L’autre grief contre le Rwanda est qu’il héberge «une partie des putschistes et des terroristes qui ont endeuillé le Burundi lors des violences de 2015 », consécutives à la candidature de l’actuel chef de l’Etat burundais, Pierre Nkurunziza, à un troisième quinquennat, jugé contraire à la Constitution, par ses adversaires politiques, rappelle-t-on.

Le communiqué soutient «qu’une fois de plus, toutes ces manœuvre ne visent qu’à perturber le processus du référendum constitutionnel en cours», tout en rassurant que des mesures appropriées ont été prises pour sécuriser les opérations de vote et en mettant en garde les «perturbateurs, condamnés à essuyer le même échec que lors des tentatives précédentes».

Au Burundi, le référendum constitutionnel, qui divise et braque la classe politique nationale, a été déjà programmé pour le 17 mai prochain.

Au-delà des frontières nationales, «l’enrôlement forcé des réfugiés burundais, dont des enfants mineurs, dans des groupes armés », constitue une autre «violation grave» des Traités et Conventions internationales que le Rwanda a lui-même ratifiés, notamment le recrutement, l’entrainement militaire et l’armement des réfugiés», charge Bujumbura.

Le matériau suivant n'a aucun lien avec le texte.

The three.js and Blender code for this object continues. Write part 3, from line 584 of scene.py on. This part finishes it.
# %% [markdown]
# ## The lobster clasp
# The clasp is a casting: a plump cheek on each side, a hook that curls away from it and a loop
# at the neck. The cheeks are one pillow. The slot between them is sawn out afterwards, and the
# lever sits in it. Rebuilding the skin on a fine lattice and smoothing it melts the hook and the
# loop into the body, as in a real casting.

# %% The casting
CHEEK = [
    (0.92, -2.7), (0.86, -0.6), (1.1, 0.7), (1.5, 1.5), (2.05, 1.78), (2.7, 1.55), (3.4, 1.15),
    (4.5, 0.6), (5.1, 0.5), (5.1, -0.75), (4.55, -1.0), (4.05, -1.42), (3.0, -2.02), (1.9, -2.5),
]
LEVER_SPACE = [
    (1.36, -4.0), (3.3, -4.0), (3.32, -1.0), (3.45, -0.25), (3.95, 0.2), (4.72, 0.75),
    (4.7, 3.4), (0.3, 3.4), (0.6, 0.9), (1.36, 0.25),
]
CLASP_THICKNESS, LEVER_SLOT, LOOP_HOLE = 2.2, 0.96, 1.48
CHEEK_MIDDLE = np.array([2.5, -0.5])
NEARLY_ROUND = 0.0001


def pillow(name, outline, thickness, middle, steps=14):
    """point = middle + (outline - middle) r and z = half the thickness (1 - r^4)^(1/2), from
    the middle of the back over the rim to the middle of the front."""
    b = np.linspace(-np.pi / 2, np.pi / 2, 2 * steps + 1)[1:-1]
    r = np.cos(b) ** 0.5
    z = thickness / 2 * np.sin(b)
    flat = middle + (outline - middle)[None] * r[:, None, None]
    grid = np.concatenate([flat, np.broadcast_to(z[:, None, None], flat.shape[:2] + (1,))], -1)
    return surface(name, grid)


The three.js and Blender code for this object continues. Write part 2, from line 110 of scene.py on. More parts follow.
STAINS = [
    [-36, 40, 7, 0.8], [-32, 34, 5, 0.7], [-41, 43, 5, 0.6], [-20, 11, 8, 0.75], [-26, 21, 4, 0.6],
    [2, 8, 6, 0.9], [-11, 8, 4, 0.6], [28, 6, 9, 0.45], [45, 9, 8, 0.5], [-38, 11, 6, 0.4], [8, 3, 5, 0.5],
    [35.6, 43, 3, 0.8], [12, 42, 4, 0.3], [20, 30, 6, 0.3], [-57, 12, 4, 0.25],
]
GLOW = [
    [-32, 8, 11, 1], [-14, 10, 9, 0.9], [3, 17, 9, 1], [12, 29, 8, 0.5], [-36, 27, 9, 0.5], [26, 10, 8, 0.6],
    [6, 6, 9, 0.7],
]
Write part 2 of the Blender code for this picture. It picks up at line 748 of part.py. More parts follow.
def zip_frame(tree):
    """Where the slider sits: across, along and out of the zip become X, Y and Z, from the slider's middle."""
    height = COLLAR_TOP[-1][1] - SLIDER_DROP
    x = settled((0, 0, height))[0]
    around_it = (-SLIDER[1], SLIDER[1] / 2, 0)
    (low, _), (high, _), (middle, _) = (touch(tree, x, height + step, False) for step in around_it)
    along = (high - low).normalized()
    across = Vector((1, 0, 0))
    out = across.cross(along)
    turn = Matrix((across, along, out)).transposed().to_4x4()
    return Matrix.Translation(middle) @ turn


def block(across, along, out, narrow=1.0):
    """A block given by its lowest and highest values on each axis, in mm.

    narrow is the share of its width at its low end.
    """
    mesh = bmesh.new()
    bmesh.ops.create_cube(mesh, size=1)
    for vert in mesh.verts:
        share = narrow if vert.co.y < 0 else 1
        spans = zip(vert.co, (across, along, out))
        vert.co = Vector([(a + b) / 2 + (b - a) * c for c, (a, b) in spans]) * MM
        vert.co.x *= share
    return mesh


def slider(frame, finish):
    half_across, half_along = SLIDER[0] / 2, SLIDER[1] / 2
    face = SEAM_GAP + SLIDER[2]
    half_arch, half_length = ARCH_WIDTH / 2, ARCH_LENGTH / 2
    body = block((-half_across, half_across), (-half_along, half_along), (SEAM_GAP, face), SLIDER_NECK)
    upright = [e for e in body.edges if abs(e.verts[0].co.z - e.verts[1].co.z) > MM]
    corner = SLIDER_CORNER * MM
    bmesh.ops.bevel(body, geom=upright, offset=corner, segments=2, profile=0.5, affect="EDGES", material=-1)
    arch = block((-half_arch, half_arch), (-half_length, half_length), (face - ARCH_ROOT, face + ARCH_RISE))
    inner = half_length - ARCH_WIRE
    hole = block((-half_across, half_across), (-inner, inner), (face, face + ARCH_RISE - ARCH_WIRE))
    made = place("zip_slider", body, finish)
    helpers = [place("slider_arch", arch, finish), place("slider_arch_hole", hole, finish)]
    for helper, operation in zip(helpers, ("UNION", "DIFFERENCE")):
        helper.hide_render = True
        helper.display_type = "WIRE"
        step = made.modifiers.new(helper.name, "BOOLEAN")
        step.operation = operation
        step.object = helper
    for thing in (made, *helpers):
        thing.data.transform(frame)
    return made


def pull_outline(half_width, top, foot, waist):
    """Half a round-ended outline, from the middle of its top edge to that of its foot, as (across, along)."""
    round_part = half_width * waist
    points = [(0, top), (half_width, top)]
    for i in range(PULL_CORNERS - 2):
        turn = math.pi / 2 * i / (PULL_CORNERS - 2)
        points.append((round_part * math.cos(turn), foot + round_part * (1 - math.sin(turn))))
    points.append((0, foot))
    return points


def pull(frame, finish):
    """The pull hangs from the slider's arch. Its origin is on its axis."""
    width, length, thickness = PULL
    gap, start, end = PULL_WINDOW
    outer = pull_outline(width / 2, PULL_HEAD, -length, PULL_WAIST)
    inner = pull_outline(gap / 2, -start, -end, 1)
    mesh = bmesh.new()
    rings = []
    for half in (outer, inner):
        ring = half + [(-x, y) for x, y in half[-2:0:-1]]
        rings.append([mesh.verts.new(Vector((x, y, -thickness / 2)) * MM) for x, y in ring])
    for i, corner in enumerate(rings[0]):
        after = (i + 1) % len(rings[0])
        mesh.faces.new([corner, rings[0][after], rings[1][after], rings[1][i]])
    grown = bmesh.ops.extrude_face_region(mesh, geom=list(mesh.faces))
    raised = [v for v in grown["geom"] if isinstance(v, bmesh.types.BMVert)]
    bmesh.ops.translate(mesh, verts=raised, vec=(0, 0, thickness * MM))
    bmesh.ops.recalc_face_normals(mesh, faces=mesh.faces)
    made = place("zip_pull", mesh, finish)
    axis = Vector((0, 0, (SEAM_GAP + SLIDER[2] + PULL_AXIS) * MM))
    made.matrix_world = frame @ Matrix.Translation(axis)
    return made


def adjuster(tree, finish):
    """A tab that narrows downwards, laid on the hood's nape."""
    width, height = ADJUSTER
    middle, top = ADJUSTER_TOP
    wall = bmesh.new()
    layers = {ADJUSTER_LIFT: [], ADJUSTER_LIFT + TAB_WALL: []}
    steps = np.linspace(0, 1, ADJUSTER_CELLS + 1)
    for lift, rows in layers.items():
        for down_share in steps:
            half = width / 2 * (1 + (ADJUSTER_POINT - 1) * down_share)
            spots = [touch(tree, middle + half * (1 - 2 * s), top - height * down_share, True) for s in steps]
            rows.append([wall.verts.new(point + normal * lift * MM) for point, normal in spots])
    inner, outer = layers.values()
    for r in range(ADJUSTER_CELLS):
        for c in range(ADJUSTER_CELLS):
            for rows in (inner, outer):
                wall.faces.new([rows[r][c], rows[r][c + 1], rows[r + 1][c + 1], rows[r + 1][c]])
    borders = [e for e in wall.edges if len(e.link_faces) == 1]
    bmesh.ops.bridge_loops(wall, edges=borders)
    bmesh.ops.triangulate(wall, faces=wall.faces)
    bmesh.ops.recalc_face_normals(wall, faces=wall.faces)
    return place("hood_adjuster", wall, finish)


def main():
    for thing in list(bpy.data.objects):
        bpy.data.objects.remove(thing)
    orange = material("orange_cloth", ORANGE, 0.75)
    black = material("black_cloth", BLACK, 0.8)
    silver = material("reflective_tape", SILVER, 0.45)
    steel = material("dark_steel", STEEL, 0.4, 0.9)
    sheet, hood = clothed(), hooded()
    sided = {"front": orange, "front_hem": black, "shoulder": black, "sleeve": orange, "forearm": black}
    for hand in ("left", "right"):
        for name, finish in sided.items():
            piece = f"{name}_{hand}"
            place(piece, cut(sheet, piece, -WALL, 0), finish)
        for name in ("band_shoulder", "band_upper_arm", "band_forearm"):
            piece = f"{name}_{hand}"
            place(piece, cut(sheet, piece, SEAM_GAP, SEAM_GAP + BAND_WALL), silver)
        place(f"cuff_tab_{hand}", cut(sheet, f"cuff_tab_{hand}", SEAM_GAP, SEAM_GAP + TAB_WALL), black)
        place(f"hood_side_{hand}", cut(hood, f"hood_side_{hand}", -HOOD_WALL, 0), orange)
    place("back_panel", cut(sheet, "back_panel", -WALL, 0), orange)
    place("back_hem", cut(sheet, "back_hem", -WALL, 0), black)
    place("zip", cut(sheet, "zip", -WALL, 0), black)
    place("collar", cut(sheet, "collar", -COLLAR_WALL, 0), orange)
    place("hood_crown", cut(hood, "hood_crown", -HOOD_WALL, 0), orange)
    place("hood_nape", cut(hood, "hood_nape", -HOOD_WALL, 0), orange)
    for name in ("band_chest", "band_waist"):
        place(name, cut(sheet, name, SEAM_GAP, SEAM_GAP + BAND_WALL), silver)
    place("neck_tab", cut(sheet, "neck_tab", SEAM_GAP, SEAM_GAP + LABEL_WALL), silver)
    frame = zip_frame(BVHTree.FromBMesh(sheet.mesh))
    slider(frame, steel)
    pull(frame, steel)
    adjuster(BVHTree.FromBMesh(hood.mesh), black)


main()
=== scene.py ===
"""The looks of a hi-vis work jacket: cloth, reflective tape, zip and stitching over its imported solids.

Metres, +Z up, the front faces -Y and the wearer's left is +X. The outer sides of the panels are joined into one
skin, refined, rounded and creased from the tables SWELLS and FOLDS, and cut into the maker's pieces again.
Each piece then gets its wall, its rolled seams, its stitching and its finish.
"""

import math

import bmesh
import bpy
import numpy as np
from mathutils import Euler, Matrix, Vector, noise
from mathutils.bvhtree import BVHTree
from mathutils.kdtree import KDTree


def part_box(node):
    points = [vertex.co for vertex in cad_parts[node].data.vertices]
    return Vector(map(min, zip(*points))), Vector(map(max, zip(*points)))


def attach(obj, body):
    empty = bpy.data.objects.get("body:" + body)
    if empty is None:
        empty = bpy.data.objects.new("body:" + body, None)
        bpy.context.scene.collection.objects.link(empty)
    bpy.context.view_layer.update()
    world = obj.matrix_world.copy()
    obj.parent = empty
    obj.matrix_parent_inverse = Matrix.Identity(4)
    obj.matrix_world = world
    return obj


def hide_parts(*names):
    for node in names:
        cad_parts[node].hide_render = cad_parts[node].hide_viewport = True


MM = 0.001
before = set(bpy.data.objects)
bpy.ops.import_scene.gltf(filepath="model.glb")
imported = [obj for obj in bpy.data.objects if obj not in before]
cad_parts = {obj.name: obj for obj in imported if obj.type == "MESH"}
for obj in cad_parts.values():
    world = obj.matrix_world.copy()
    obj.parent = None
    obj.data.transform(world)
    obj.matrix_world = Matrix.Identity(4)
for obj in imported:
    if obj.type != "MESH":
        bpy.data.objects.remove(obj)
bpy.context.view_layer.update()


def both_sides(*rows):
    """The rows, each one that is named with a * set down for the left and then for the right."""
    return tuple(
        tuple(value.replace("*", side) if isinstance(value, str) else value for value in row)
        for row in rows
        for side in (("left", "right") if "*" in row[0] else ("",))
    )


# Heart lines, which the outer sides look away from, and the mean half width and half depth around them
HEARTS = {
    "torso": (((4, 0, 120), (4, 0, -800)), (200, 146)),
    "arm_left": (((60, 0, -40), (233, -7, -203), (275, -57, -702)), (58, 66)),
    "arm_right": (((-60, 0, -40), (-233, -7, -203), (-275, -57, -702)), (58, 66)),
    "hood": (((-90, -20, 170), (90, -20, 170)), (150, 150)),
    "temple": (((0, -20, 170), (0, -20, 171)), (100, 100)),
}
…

Le communiqué officiel demande, en conséquence, «au Président de la Commission de l’Union africaine, de rappeler au Rwanda, dont le chef de l’Etat actuel, Paul Kagame, assure la présidence de l’UA pour cette année, de respecter les règles élémentaires régissant cette auguste famille africaine, en commençant par le principe de bon voisinage».

Le texte du communiqué s’appuie sur la Convention de l’Organisation de l’Unité africaine (OUA) de 1969, régissant les aspects propres aux problèmes des réfugies en Afrique, en son Art II, Alinéa 6 stipulant que: "Les Etats signataires s’engagent à interdire aux réfugies établis sur leurs territoires respectifs d’attaquer un quelconque Etat membre de l’OUA par toute activité qui soit de nature à faire naître une tension entre les Etats membres et notamment par les armes, la presse écrite,...".

D’un autre côté, le communiqué se réfère à la «Convention de Niamey de l’UA sur la Coopération Transfrontalière, en ses Art 2, 3 et 4 sur la Sécurité » qui n’est pas non plus respectée par le Rwanda, «mettant ainsi en péril un texte fondamental régissant cette Organisation».

Le gouvernement burundais dit avoir récemment encore porté à la connaissance du Président de la Commission de l’Union africaine, à la veille du sommet de Kigali, au Rwanda, sur la Zone de Libre Echange Continentale, du 17 au 21 mars 2018, « pour dénoncer l’absence d’évolution dans le règlement du litige opposant le Burundi à son voisin insensible au respect de ses engagements vis-à-vis de la Communauté internationale qu’est le Rwanda».

Le gouvernement demande aux autorités rwandaises, qu’en plus de ceux de cette catégorie qui viennent d’être autorisés de rentrer, de « libérer et laisser rentrer tous les autres réfugiés burundais pris en otage avec la complicité de certains agents du HCR-Rwanda pour des fins de spéculations inacceptables».

Le Haut commissariat des Nations Unies aux réfugiés fait état de près de 430.000 Burundais encore en exil depuis la crise électorale de 2015, dont plus de 80.000 recensés au Rwanda et autour de 275.000 en Tanzanie, le reste étant établi en Ouganda et en République démocratique du Congo, dans de moindres proportions.